INFORMATION PROVIDED |
--- START ---

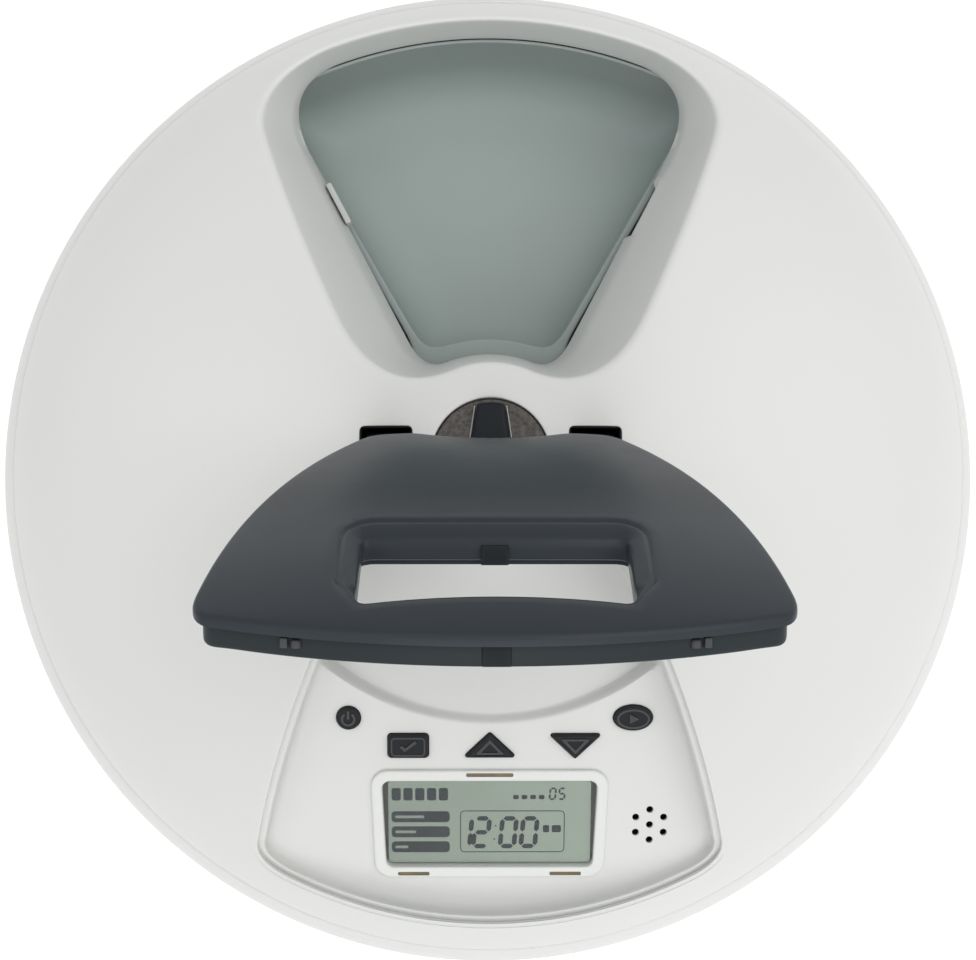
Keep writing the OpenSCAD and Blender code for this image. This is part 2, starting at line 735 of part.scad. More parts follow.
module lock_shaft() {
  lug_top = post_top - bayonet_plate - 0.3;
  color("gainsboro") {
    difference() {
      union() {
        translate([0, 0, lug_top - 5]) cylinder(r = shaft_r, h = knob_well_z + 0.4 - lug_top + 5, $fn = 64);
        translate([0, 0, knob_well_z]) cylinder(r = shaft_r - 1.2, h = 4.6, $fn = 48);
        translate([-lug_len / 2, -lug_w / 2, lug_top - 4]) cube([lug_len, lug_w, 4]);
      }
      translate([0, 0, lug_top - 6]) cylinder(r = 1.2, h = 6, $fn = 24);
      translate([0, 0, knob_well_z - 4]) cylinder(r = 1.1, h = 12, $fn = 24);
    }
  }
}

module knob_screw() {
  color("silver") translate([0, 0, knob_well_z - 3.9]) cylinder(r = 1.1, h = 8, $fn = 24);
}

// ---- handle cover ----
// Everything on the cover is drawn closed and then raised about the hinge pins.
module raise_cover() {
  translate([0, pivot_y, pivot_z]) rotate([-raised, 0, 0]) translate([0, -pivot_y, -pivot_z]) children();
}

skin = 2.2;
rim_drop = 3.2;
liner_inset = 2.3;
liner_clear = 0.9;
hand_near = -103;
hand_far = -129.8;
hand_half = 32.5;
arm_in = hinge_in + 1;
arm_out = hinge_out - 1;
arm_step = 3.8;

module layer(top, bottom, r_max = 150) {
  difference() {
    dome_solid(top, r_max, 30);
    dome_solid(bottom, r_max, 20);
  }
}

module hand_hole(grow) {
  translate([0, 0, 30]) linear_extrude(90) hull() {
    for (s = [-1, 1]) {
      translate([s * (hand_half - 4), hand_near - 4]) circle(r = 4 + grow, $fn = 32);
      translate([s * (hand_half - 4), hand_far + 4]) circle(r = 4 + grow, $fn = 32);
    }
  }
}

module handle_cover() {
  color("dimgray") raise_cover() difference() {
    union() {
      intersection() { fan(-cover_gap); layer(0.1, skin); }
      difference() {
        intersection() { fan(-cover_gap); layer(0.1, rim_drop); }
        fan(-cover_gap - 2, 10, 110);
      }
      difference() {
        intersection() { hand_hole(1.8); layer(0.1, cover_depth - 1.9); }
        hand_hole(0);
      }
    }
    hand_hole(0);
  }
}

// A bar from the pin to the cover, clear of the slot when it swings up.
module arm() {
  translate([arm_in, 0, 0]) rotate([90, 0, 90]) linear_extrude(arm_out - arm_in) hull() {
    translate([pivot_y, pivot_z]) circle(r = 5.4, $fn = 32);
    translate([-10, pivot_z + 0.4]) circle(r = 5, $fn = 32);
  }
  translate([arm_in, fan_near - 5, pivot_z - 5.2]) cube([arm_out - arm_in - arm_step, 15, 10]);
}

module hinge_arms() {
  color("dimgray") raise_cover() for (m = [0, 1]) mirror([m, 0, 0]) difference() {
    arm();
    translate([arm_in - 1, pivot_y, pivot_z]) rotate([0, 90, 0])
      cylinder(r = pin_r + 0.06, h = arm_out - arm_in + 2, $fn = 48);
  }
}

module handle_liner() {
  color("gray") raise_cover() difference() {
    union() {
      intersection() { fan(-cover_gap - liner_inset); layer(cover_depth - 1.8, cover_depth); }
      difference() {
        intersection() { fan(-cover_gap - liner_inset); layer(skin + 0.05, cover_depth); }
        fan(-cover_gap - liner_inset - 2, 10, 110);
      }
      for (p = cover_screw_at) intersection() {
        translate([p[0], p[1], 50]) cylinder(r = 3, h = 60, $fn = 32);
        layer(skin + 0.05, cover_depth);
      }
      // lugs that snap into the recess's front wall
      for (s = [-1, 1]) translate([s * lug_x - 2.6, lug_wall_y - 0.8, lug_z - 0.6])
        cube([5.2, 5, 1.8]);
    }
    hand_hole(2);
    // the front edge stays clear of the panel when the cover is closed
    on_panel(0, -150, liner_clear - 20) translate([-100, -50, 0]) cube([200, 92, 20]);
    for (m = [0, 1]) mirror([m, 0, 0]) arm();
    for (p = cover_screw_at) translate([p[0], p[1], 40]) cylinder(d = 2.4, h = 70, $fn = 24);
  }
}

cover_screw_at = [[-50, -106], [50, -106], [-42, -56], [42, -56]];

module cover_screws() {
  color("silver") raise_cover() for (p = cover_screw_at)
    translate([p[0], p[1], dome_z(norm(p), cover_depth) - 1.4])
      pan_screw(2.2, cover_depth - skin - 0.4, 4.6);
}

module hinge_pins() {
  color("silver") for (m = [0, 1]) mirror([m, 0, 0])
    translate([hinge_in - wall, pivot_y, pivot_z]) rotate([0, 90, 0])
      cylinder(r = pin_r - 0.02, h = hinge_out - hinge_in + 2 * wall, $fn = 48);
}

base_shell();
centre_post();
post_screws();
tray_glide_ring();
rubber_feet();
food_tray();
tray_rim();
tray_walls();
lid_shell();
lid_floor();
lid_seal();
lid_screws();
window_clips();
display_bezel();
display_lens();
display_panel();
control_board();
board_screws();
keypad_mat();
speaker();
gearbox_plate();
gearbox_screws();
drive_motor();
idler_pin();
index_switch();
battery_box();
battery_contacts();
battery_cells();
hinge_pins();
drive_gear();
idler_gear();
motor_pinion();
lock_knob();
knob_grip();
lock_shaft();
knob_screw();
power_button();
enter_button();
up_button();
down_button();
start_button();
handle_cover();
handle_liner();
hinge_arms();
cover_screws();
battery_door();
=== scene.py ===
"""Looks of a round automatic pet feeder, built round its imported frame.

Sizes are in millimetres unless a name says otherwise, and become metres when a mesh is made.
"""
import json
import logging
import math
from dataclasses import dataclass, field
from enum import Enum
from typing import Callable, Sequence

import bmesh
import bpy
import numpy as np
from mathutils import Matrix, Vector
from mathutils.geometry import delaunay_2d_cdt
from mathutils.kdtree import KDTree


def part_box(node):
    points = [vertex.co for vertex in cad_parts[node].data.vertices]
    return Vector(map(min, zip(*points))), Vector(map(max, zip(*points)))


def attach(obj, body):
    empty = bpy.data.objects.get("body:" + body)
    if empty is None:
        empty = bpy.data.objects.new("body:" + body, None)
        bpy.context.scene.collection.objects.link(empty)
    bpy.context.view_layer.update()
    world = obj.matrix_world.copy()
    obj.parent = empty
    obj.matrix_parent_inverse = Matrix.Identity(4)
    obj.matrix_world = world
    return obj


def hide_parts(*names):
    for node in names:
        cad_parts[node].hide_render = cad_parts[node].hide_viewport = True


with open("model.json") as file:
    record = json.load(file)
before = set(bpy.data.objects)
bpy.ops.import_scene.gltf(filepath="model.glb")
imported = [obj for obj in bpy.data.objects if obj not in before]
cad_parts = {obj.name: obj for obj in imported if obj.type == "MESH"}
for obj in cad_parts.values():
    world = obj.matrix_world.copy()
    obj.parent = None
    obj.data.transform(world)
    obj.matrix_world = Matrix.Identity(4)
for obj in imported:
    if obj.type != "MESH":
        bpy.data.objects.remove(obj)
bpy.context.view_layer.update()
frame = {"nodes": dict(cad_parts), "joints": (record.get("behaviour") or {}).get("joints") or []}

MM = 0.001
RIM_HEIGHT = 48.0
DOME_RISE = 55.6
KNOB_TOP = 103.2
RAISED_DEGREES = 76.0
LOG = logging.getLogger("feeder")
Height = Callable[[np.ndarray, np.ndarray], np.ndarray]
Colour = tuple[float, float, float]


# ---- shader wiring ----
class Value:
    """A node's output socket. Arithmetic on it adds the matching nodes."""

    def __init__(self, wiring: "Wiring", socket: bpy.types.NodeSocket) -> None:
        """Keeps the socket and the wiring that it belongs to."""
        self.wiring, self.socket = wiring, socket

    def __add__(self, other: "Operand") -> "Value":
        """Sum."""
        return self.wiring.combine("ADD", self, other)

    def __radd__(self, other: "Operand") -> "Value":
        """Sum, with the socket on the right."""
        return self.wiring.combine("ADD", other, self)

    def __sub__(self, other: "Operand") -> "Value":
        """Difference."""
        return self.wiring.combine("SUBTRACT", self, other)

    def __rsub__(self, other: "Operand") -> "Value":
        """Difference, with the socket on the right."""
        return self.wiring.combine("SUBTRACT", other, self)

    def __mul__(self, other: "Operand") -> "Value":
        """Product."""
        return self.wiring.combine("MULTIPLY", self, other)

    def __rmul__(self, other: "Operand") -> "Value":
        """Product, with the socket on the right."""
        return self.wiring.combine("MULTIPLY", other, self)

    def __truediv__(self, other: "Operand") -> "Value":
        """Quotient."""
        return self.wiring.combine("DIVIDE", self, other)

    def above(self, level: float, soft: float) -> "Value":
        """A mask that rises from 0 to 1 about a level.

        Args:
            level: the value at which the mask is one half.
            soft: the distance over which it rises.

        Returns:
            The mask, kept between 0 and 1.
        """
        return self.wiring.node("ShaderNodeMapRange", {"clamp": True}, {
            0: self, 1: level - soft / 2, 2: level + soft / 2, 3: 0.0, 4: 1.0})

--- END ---

THE PROBLEM | Give again, word for word, the lines starting at the line that has "base_shell();" and ending at the line that has "if empty is", with both of those lines included and nothing else.

RESULT |
base_shell();
centre_post();
post_screws();
tray_glide_ring();
rubber_feet();
food_tray();
tray_rim();
tray_walls();
lid_shell();
lid_floor();
lid_seal();
lid_screws();
window_clips();
display_bezel();
display_lens();
display_panel();
control_board();
board_screws();
keypad_mat();
speaker();
gearbox_plate();
gearbox_screws();
drive_motor();
idler_pin();
index_switch();
battery_box();
battery_contacts();
battery_cells();
hinge_pins();
drive_gear();
idler_gear();
motor_pinion();
lock_knob();
knob_grip();
lock_shaft();
knob_screw();
power_button();
enter_button();
up_button();
down_button();
start_button();
handle_cover();
handle_liner();
hinge_arms();
cover_screws();
battery_door();
=== scene.py ===
"""Looks of a round automatic pet feeder, built round its imported frame.

Sizes are in millimetres unless a name says otherwise, and become metres when a mesh is made.
"""
import json
import logging
import math
from dataclasses import dataclass, field
from enum import Enum
from typing import Callable, Sequence

import bmesh
import bpy
import numpy as np
from mathutils import Matrix, Vector
from mathutils.geometry import delaunay_2d_cdt
from mathutils.kdtree import KDTree


def part_box(node):
    points = [vertex.co for vertex in cad_parts[node].data.vertices]
    return Vector(map(min, zip(*points))), Vector(map(max, zip(*points)))


def attach(obj, body):
    empty = bpy.data.objects.get("body:" + body)
    if empty is None:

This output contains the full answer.